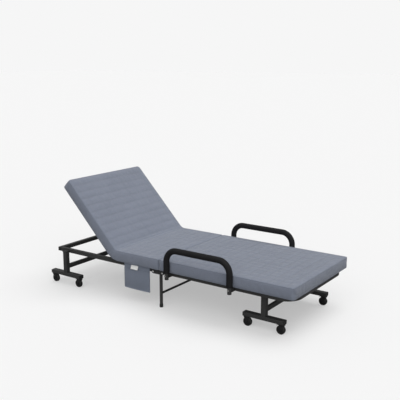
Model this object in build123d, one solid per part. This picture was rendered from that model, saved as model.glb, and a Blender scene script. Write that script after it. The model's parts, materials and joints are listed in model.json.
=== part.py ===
from build123d import *
import math
import os

# Folding guest cot on eight casters, in millimetres, +Z up, modelled open with its backrest raised.
# +X points to the foot end. Left is +Y and right is -Y, as for a person lying on the cot.
# While modelling, X = 0 is the split between the two mattress halves. Every part is moved by
# ORIGIN_SHIFT as it is written, so that the origin is the middle of the open cot, on the floor.

# Whole cot
FOOT_END = 920.0            # foot end of the mattress
HEAD_END = -998.0           # head end of the mattress when the backrest lies flat
MATTRESS_HALF_WIDTH = 359.5
MATTRESS_BOTTOM = 245.0
MATTRESS_THICKNESS = 70.0
SPLIT_GAP = 2.0             # between the two mattress halves
BACKREST_ANGLE = 46.0       # raised from flat in the modelled position
BACKREST_MAX_ANGLE = 70.0   # steepest position
RECLINE_X = -388.0          # recline pivot
RECLINE_Z = 232.5

# Frame tube, square, with its top against the mattress
TUBE = 25.0
TUBE_WALL = 1.3
RAIL_TOP = MATTRESS_BOTTOM
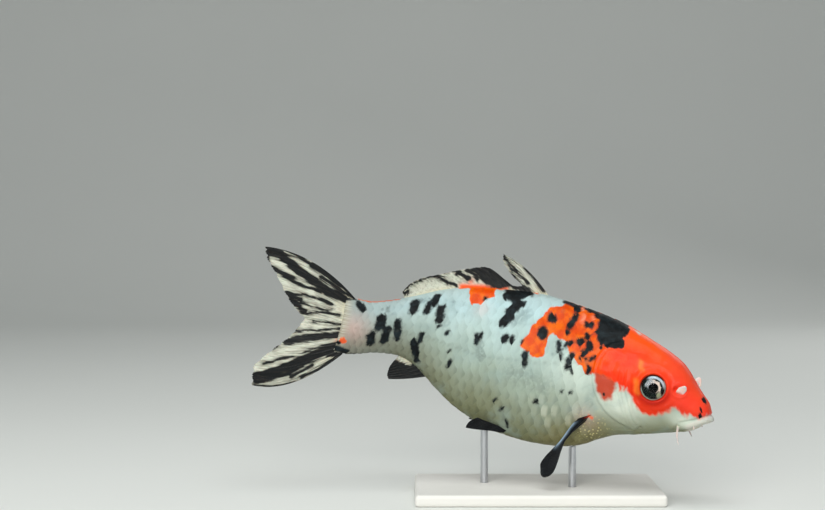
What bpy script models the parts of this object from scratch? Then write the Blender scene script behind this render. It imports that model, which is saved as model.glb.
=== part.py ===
"""A young koi carp at life size, held over a flat base by two short rods.

The fish is laid out straight first, in its own frame: f runs from the snout to the tail, l to
the fish's left and h up its back, all in hundredths of the body length. The spine then bends
that frame sideways, and the whole fish is pitched and rolled over the stand. The world is in
metres with +Z up, +X the way the fish heads, and its origin at the middle of the base's
underside.
"""
import math

import bmesh
import bpy
import numpy as np
from mathutils import Vector

# Driving dimensions, in metres and degrees
BODY_LENGTH = 0.130            # snout to the end of the fleshy tail stem
UNIT = BODY_LENGTH / 100       # one hundredth of the body length
GAP = 0.0003                   # left between neighbouring solids
FIN_THICKNESS = 0.0007
SPINE_HEIGHT = 0.0435          # middle of the body above the underside of the base
HEAD_TURN = 25                 # heading of the head, towards -Y
TAIL_TURN = -9                 # heading of the tail stem
HEAD_PITCH = 13                # the whole fish points this much below level
BACK_LEAN = 3                  # roll that brings the back towards -Y

# Where the lengths of the body part, in hundredths of the body length
HEAD_END = 31.3
SHOULDER_END = 51
FLANK_END = 76
MIDDLE = 47.7                  # stands over the world's origin
BODY_SIDES = 32                # faces round the body

# Outlines of the straight fish: (place along it, value), in hundredths of the body length
BACK_LINE = [(-0.3, -0.4), (0.4, 1.6), (1.5, 3.4), (3, 4.8), (5, 6.6), (7.5, 9.3), (10, 11.4),
             (14, 13.3), (20, 15.4), (28, 17.8), (38, 19.2), (49, 20.0), (60, 19.0),
             (70, 17.3), (77, 15.0), (84, 11.7), (91, 8.9), (96, 7.7), (100, 7.8)]
BELLY_LINE = [(-0.3, -1.2), (0.4, -1.9), (2.1, -3.3), (4.1, -4.7), (7, -5.9), (12, -7.6),
              (18, -9.6), (23, -11.1), (27, -13.2), (32, -16.3), (38, -18.2), (47, -19.1),
              (54, -18.8), (61, -17.1), (67, -14.8), (72, -11.8), (76, -8.9), (80, -6.2),
              (85, -4.8), (91, -5.5), (96, -7.0), (100, -7.8)]
HALF_WIDTH = [(-0.3, 1.1), (0.4, 2.5), (1.8, 3.6), (4.2, 4.4), (8, 5.3), (14, 6.9), (20, 7.7),
              (28, 8.6), (38, 9.4), (50, 9.2), (62, 7.9), (72, 6.1), (80, 4.4), (88, 3.1),
              (95, 2.1), (100, 1.4)]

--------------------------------

» **OBJECTIVE**: Copy all the lines, exactly.

» **SOLUTION TO THIS TASK**:
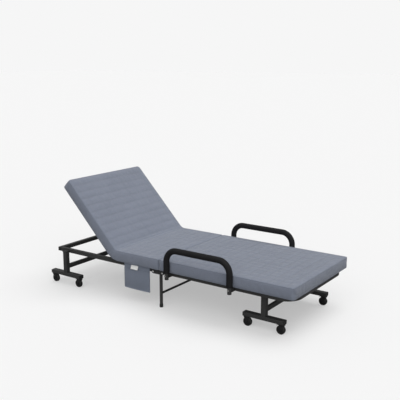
Model this object in build123d, one solid per part. This picture was rendered from that model, saved as model.glb, and a Blender scene script. Write that script after it. The model's parts, materials and joints are listed in model.json.
=== part.py ===
from build123d import *
import math
import os

# Folding guest cot on eight casters, in millimetres, +Z up, modelled open with its backrest raised.
# +X points to the foot end. Left is +Y and right is -Y, as for a person lying on the cot.
# While modelling, X = 0 is the split between the two mattress halves. Every part is moved by
# ORIGIN_SHIFT as it is written, so that the origin is the middle of the open cot, on the floor.

# Whole cot
FOOT_END = 920.0            # foot end of the mattress
HEAD_END = -998.0           # head end of the mattress when the backrest lies flat
MATTRESS_HALF_WIDTH = 359.5
MATTRESS_BOTTOM = 245.0
MATTRESS_THICKNESS = 70.0
SPLIT_GAP = 2.0             # between the two mattress halves
BACKREST_ANGLE = 46.0       # raised from flat in the modelled position
BACKREST_MAX_ANGLE = 70.0   # steepest position
RECLINE_X = -388.0          # recline pivot
RECLINE_Z = 232.5

# Frame tube, square, with its top against the mattress
TUBE = 25.0
TUBE_WALL = 1.3
RAIL_TOP = MATTRESS_BOTTOM
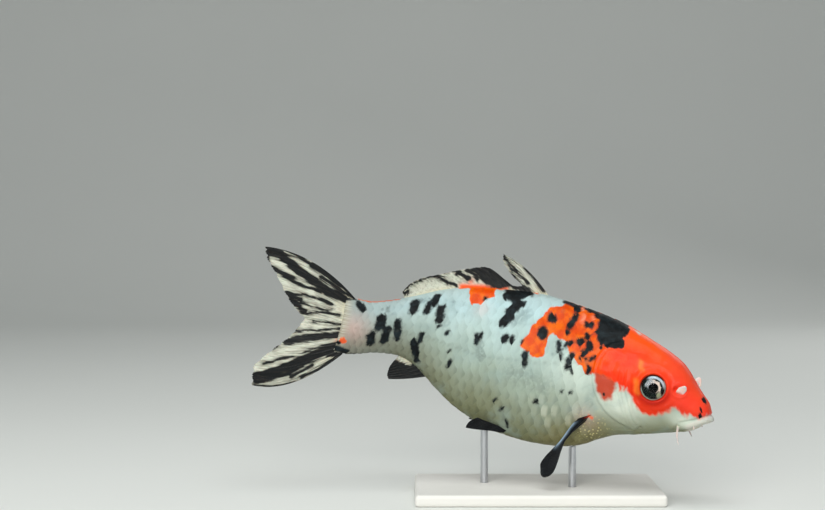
What bpy script models the parts of this object from scratch? Then write the Blender scene script behind this render. It imports that model, which is saved as model.glb.
=== part.py ===
"""A young koi carp at life size, held over a flat base by two short rods.

The fish is laid out straight first, in its own frame: f runs from the snout to the tail, l to
the fish's left and h up its back, all in hundredths of the body length. The spine then bends
that frame sideways, and the whole fish is pitched and rolled over the stand. The world is in
metres with +Z up, +X the way the fish heads, and its origin at the middle of the base's
underside.
"""
import math

import bmesh
import bpy
import numpy as np
from mathutils import Vector

# Driving dimensions, in metres and degrees
BODY_LENGTH = 0.130            # snout to the end of the fleshy tail stem
UNIT = BODY_LENGTH / 100       # one hundredth of the body length
GAP = 0.0003                   # left between neighbouring solids
FIN_THICKNESS = 0.0007
SPINE_HEIGHT = 0.0435          # middle of the body above the underside of the base
HEAD_TURN = 25                 # heading of the head, towards -Y
TAIL_TURN = -9                 # heading of the tail stem
HEAD_PITCH = 13                # the whole fish points this much below level
BACK_LEAN = 3                  # roll that brings the back towards -Y

# Where the lengths of the body part, in hundredths of the body length
HEAD_END = 31.3
SHOULDER_END = 51
FLANK_END = 76
MIDDLE = 47.7                  # stands over the world's origin
BODY_SIDES = 32                # faces round the body

# Outlines of the straight fish: (place along it, value), in hundredths of the body length
BACK_LINE = [(-0.3, -0.4), (0.4, 1.6), (1.5, 3.4), (3, 4.8), (5, 6.6), (7.5, 9.3), (10, 11.4),
             (14, 13.3), (20, 15.4), (28, 17.8), (38, 19.2), (49, 20.0), (60, 19.0),
             (70, 17.3), (77, 15.0), (84, 11.7), (91, 8.9), (96, 7.7), (100, 7.8)]
BELLY_LINE = [(-0.3, -1.2), (0.4, -1.9), (2.1, -3.3), (4.1, -4.7), (7, -5.9), (12, -7.6),
              (18, -9.6), (23, -11.1), (27, -13.2), (32, -16.3), (38, -18.2), (47, -19.1),
              (54, -18.8), (61, -17.1), (67, -14.8), (72, -11.8), (76, -8.9), (80, -6.2),
              (85, -4.8), (91, -5.5), (96, -7.0), (100, -7.8)]
HALF_WIDTH = [(-0.3, 1.1), (0.4, 2.5), (1.8, 3.6), (4.2, 4.4), (8, 5.3), (14, 6.9), (20, 7.7),
              (28, 8.6), (38, 9.4), (50, 9.2), (62, 7.9), (72, 6.1), (80, 4.4), (88, 3.1),
              (95, 2.1), (100, 1.4)]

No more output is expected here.